In my post about the misleading sex-ed programs being funded with our tax dollars, I didn't get into the misinformation about birth control. Andrew Sullivan has a link to what he calls "a mild and partial debunking" of Rep. Waxman's report.
The debunking consists of two main pieces of "proof" that abortion is harmful. One is a link to an article about the high rate of infertility among women in Russia. The other is a mention of a couple of studies which found that women who had abortions had a higher rate of depression and suicide attempts than women who gave birth.
Read the first article, and you'll find that those women in Russia were victims of a Soviet-era policy to use abortions as birth control. I don't remember hearing great things about the Soviet medical system, either. Now that normal birth control methods are available and encouraged, the abortion rate is dropping.

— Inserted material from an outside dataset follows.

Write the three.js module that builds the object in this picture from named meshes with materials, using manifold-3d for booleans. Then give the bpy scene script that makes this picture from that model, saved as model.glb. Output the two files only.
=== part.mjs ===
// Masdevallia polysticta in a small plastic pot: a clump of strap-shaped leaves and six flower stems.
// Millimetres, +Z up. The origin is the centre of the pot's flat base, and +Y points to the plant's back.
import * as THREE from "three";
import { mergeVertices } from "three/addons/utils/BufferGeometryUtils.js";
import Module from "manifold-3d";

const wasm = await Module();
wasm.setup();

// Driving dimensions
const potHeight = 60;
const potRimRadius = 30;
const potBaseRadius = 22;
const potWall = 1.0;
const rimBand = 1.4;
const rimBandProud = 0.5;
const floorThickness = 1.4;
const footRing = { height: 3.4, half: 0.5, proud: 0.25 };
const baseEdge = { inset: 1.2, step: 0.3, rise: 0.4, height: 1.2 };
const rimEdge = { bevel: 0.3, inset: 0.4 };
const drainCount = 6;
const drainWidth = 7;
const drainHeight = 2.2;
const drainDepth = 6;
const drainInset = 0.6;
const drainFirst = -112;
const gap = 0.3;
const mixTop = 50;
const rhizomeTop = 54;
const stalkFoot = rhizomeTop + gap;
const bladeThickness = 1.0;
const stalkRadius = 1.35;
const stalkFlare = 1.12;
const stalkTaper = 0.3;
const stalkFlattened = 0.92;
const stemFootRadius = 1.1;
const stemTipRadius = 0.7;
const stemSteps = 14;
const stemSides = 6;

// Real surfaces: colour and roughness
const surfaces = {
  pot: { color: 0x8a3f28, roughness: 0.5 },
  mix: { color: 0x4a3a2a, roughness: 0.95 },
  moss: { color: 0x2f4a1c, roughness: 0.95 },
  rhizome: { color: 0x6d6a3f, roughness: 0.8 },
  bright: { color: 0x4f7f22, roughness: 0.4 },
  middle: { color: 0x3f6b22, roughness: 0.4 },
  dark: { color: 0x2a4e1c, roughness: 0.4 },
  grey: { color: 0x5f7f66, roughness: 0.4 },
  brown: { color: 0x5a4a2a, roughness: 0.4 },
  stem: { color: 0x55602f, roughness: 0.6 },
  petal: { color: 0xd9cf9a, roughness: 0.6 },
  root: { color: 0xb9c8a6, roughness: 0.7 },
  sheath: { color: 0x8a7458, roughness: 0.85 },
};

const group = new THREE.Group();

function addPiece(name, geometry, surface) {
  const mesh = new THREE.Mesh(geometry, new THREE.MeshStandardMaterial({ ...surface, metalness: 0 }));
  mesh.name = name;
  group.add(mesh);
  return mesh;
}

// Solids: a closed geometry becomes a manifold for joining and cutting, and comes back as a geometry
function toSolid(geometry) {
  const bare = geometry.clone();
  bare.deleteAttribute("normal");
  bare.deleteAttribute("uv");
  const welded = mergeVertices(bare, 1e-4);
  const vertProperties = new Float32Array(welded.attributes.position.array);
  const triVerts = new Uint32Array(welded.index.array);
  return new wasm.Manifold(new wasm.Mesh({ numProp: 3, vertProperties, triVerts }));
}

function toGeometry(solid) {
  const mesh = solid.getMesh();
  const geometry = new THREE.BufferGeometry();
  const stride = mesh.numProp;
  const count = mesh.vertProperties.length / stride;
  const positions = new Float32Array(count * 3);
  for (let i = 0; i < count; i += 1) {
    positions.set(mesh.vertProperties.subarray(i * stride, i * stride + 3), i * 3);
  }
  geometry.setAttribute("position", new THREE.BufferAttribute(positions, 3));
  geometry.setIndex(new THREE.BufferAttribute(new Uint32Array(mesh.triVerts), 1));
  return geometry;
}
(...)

The second point is harder for me argue, because I don't really know how to read and interpret medical studies (and not all the papers are available online.) But it seems to me that a woman who seeks an abortion because of health problems, or relationship troubles, or just generally feeling she's not ready to have a child, might already be somewhat depressed. To feel like you're ready for a child, you have to be in a good place in your life, no?
There's no evidence of causality here, and plenty of other explanations.
However, for those who are eager for evidence that abortion is bad bad bad, and this site seems to belong to one of them, these questions don't seem to come up.